The charter text is now stable, and work has started on the initial work items. Four Internet-Drafts have been identified as good candidates for the first three work items. More people have joined the email list and some of those have expressed interest in submitting Internet-Drafts to address the goals in the current proposed charter.

If you are interested in the use of IP protocols in vehicular communications, please subscribe to the email list https://ietf.org/mailman/listinfo/its and submit an Internet-Draft targeting one of the three proposed work items: ITS General Problem Area, IPv6 over 802.11p, or Problem Statement. You are also invited to read the existing Internet-Drafts in this group, review them, and make comments.

Footnotes

[1]Ahead of general thinking, the IETF considers the current version of the IP family of protocols to be IPv6. Work is being considered to declare IPv4 as “Historic”, or “Restricted Standard”, and, simultaneously, work is ongoing to promote IPv6 as “Internet Standard”. See page 1.

[2]The term Dedicated Short-Range Communications (DSRC) is used with multiple meanings. An earlier IETF Journal article defines DSRC as “802.11e for quality of service; 802.11j-2004 for half-clocked operations, which are a more robust form of communication; and 802.11p for operation in the 5.9 GHz band and a new mode called OCB for Outside the Context of a Basic Service Set.” Also, DSRC MAC and PHY layers are defined by ASTM E2213 – 03(2010), which may refer to IEEE documents. The DSRC application layer is defined by SAE J2735_201603. In Europe, DSRC is defined by CEN/TC278. An additional standard used in Europe for 5 gigahertz, in lieu and place of DSRC, is defined by ETSI as “ITS-G5”.

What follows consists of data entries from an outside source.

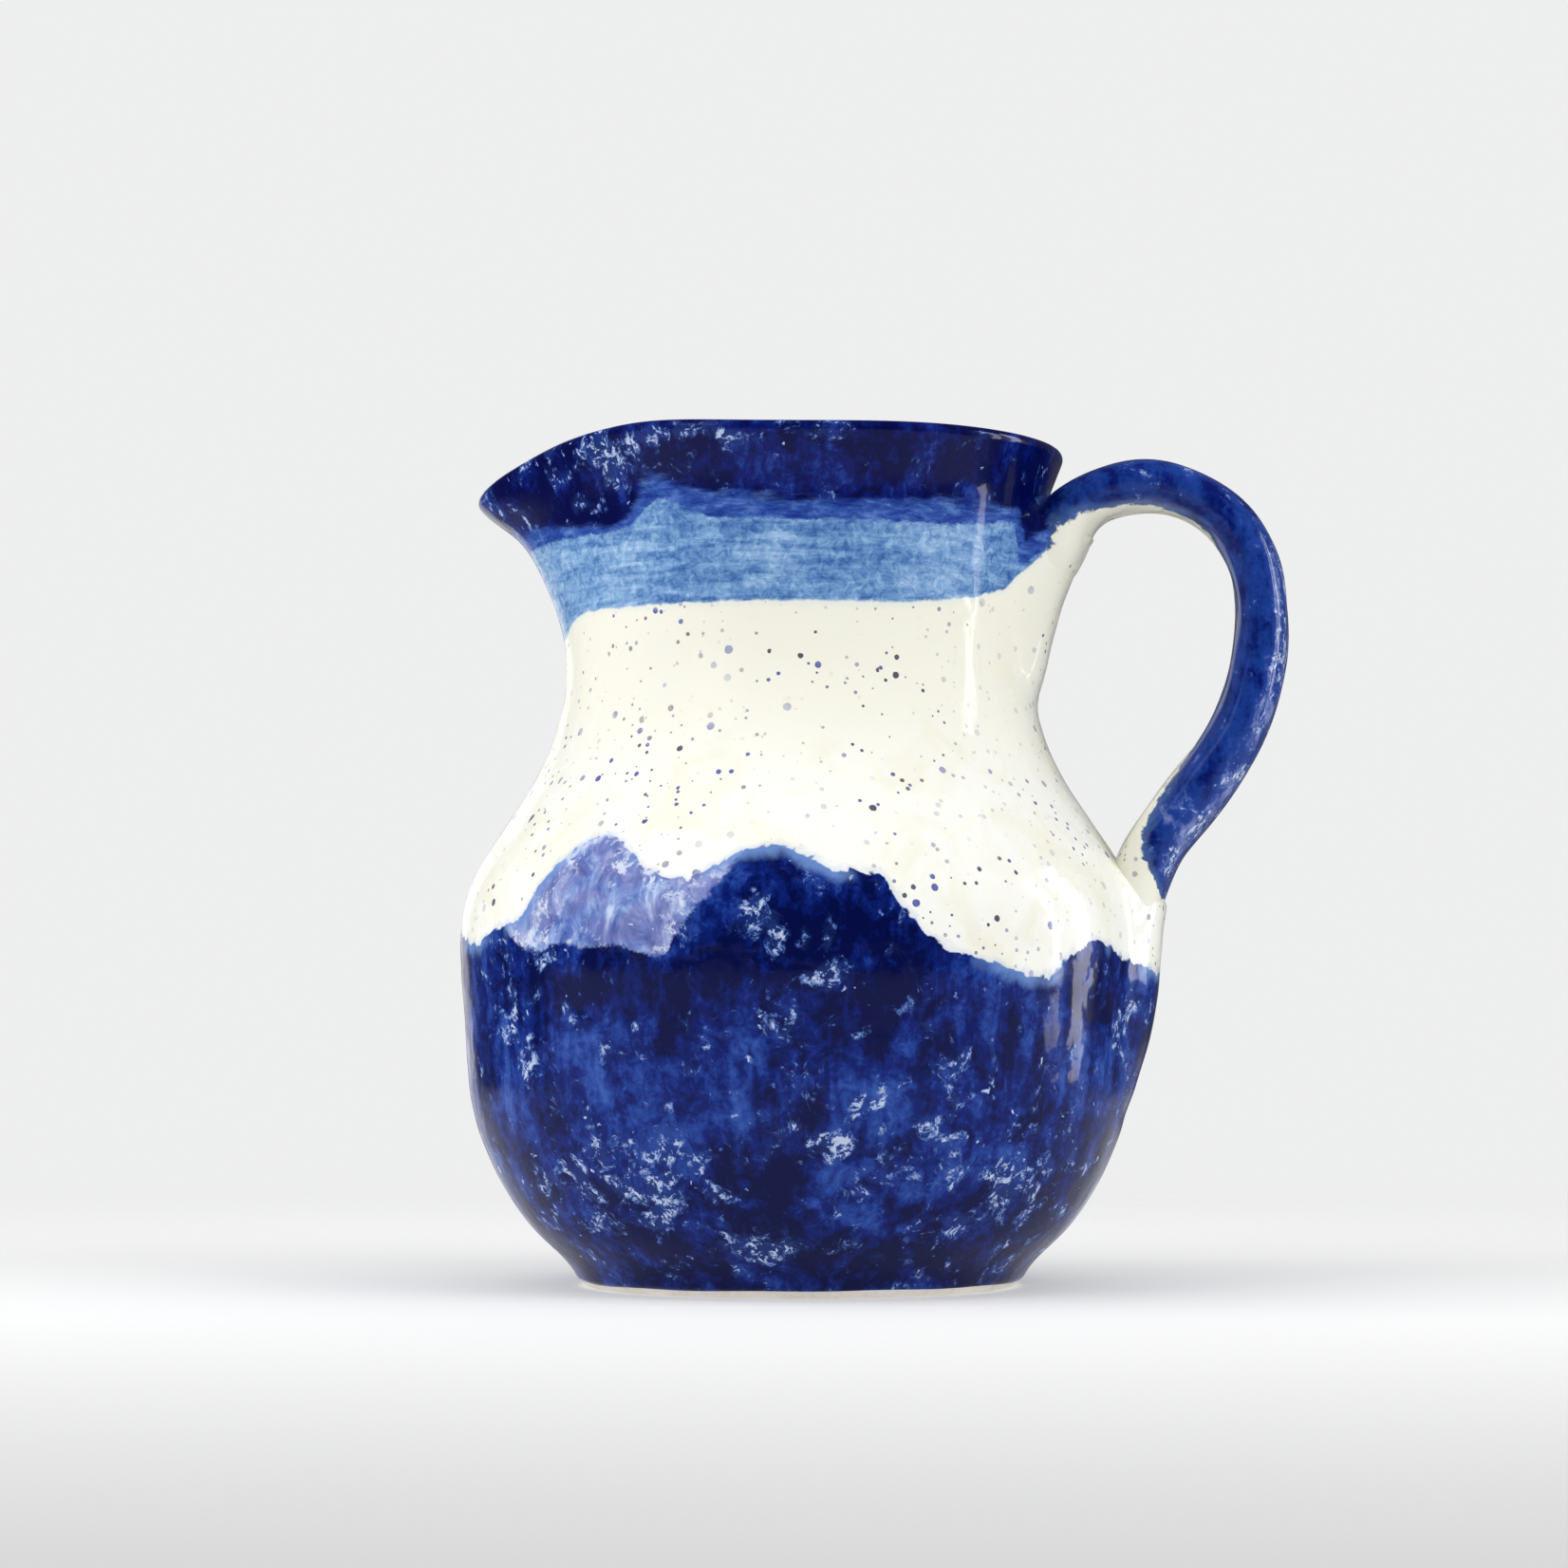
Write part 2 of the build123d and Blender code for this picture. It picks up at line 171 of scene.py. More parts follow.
# ---- how fine the meshes are --------------------------------------------------------------------
COLUMNS = 432
MOUNTAIN_ROWS, CREAM_ROWS, WASH_ROWS, RIM_ROWS, LIP_ROWS = 74, 56, 16, 20, 13
BLUE_INSIDE_ROWS, LINER_ROWS, FLOOR_ROWS = 8, 92, 41
STRAP_COLUMNS, CORE_COLUMNS, JOINT_ROWS = 60, 72, 49

# ---- the fired glaze ----------------------------------------------------------------------------
GLAZE_IOR, GLAZE_COAT, GLAZE_COAT_ROUGH, GLAZE_SPECULAR = 1.5, 0.22, 0.05, 0.04


def spline(knots, values):
    """Natural cubic through the knots, as a function of an array."""
    knots, values = np.asarray(knots, float), np.asarray(values, float)
    step, count = np.diff(knots), len(knots)
    rows, right = np.eye(count), np.zeros(count)
    for i in range(1, count - 1):
        rows[i, i - 1:i + 2] = step[i - 1], 2 * (step[i - 1] + step[i]), step[i]
        rise = 6 * (values[i + 1] - values[i]) / step[i]
        right[i] = rise - 6 * (values[i] - values[i - 1]) / step[i - 1]
    bend = np.linalg.solve(rows, right)

    def at(x):
        i = np.clip(np.searchsorted(knots, x) - 1, 0, count - 2)
        t, h = x - knots[i], step[i]
        slope = (values[i + 1] - values[i]) / h - h * (2 * bend[i] + bend[i + 1]) / 6
        return values[i] + slope * t + bend[i] * t**2 / 2 + (bend[i + 1] - bend[i]) * t**3 / (6 * h)

    return at


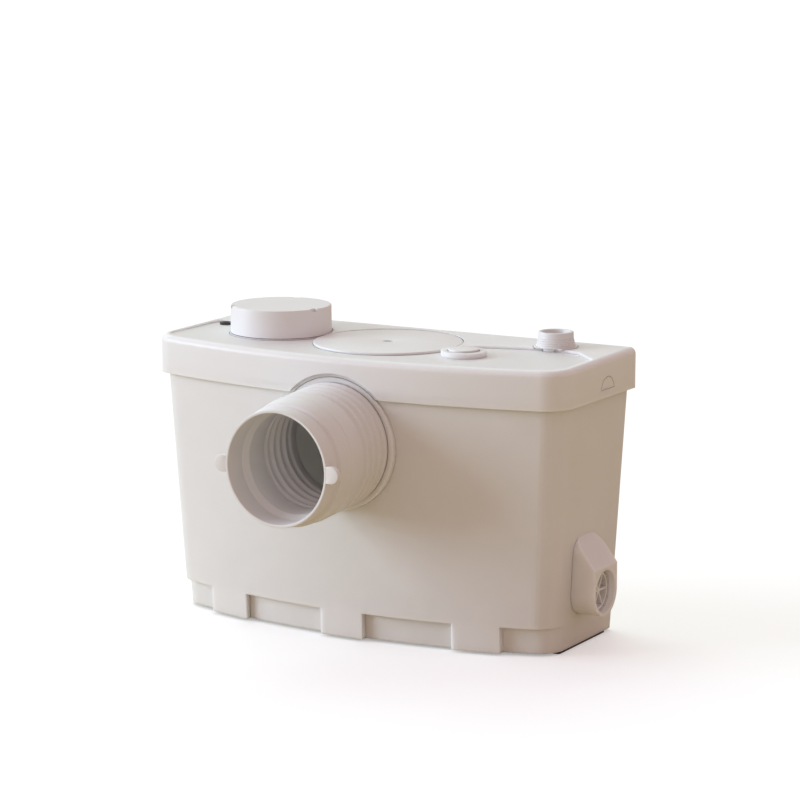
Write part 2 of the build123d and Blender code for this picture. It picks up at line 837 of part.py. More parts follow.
# Motor
def make_capsule():
    """Sealed can round the motor, with a flange at the top and three lugs at the foot."""
    inner = capsule_radius - capsule_wall
    wall = bearing_radius + volute_wall
    bearing_top = capsule_low + bearing_lift + bearing_height
    seal_top = capsule_low + capsule_floor
    base = seal_top + capsule_wall
    points = [(bearing_radius, bearing_top), (bearing_radius, seal_top), (shaft_seal_radius, seal_top),
              (shaft_seal_radius, capsule_low), (capsule_radius - 2, capsule_low),
              (capsule_radius, capsule_low + 2), (capsule_radius, capsule_flange_z),
              (capsule_flange, capsule_flange_z), (capsule_flange, capsule_top),
              (inner, capsule_top), (inner, base), (wall, base), (wall, bearing_top)]
    lug_half = leg_radius + lug_margin
    lug = block(inner + 1, leg_circle, -lug_half, lug_half, capsule_low, capsule_low + lug_height)
    lug = lug + Pos(leg_circle, 0) * disc(lug_half, capsule_low, capsule_low + lug_height)
    lugs = [turn * lug for turn in leg_turns()]
    return Pos(0, column_y) * (turned(points) + lugs)


def make_motor_cap():
    """Cap over the capsule with the upper bearing's seat under it."""
    inner = capsule_radius - capsule_wall
    lap = capsule_radius + flange_thick
    seat = bearing_radius + flange_thick
    hub_low = capsule_top - bearing_drop
    seat_top = hub_low + bearing_height + 1
    points = [(0, capsule_top + 2 * flange_thick), (inner - 4, capsule_top + 2 * flange_thick),
              (inner, capsule_top + flange_thick), (lap, capsule_top + flange_thick), (lap, capsule_top),
              (inner, capsule_top), (inner, capsule_top - flange_thick), (seat, capsule_top - flange_thick),
              (seat, hub_low), (bearing_radius, hub_low), (bearing_radius, seat_top),
              (bearing_radius - 3, seat_top),
              (bearing_radius - 3, capsule_top), (0, capsule_top)]
    return Pos(0, column_y) * turned(points)


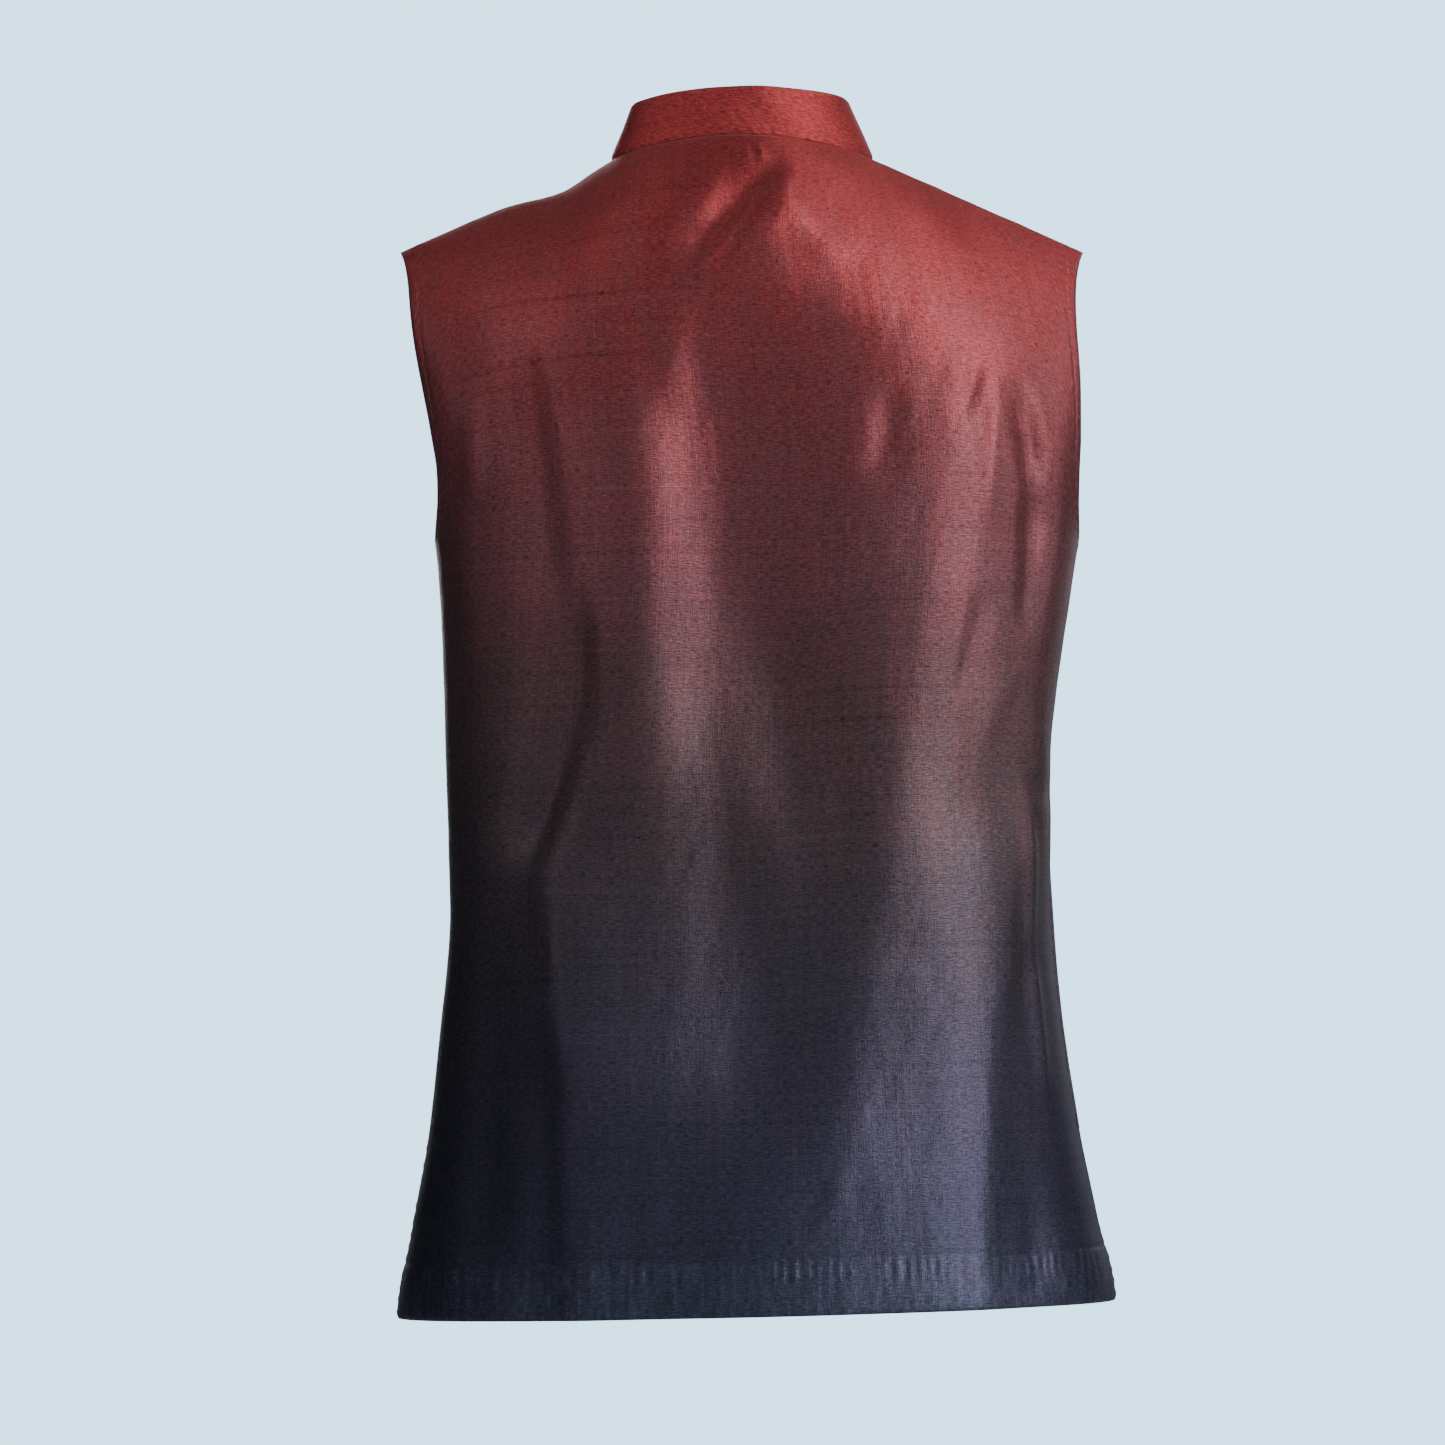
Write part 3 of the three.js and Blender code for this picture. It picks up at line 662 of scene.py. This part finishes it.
def collar_edges(turn):
    """The collar's neckline edge and top edge, at turns in degrees from the centre back."""
    size = np.abs(turn)
    hand = np.sign(turn)
    low, high = np.zeros((*turn.shape, 3)), np.zeros((*turn.shape, 3))
    for face, mask in (("back", size <= 90), ("front", size > 90)):
        quarter = np.radians(size if face == "back" else 180 - size)
        x, y, z = neckline(face, quarter)
        depth, height = COLLAR_TOP_CENTRE[face]
        share = np.clip(np.cos(quarter), 0, 1) ** FACES[face]["neck_power"]
        top_x = hand * COLLAR_TOP_HALF * np.sin(quarter)
        top_y = mix(RIDGE_Y, depth, np.cos(quarter))
        top_z = mix(COLLAR_TOP_SIDE, height, share)
        a = np.stack([hand * x + lean(z), y, z], -1)
        b = np.stack([top_x + COLLAR_SHIFT, top_y, top_z - COLLAR_TILT * top_x], -1)
        if face == "front":
            shift = (hand * lap_shift(a[..., 0], a[..., 2]))[..., None] * COLLAR_LAP_WAY
            a, b = a + shift, b + shift
        low[mask], high[mask] = a[mask], b[mask]
    return low, high


def unit(vectors):
    return vectors / np.linalg.norm(vectors, axis=-1, keepdims=True)


def collar_grid(turns, rises):
    """Points of the collar, and their distance along it from its rounded front end. It sits a little higher
    beside the shoulder seams, at a turn of 96 degrees, and towards the front, from 145 degrees."""
    turn, v = np.meshgrid(turns, rises)
    low, high = collar_edges(turn)
    along = unit(collar_edges(turn + 1)[0] - collar_edges(turn - 1)[0])
    rise = high - low
    square = unit(rise - along * np.sum(rise * along, -1, keepdims=True))
    size = np.abs(turn)
    beside = COLLAR_SEAT_BESIDE * band(size, 96, 12)
    front = COLLAR_SEAT_FRONT * smooth((size - 145) / 15)
    seat = low + square * (COLLAR_SEAT + beside + front)[..., None]
    to_end = (COLLAR_END - size) * math.pi * NECK_HALF / 180
    corner = np.clip(COLLAR_CORNER - to_end, 0, COLLAR_CORNER)
    cut = COLLAR_CORNER - np.sqrt(COLLAR_CORNER ** 2 - corner ** 2)
    share = v * (1 - cut / COLLAR_HEIGHT)
    return seat + (high - seat) * share[..., None], to_end


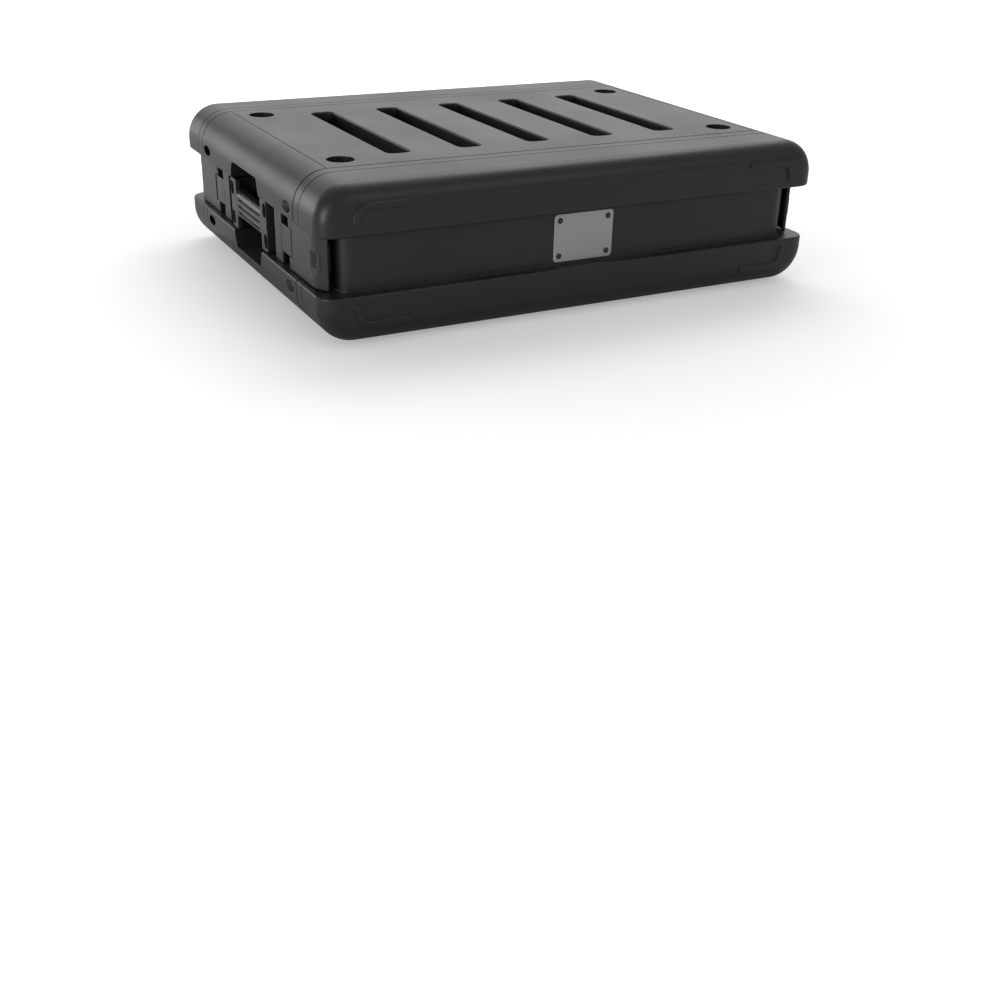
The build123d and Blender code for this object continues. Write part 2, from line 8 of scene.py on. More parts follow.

[3]An early example of an application protocol glued onto the link layer (without a network layer) is the Wireless Application Protocol (WAP). It was used in the initial deployments of interactive applications in the first smartphones, only to be phased out by the arrival of TCP/IP. Today, WAP has largely disappeared, yet similar tendencies persist to develop such protocols within and outside ITS.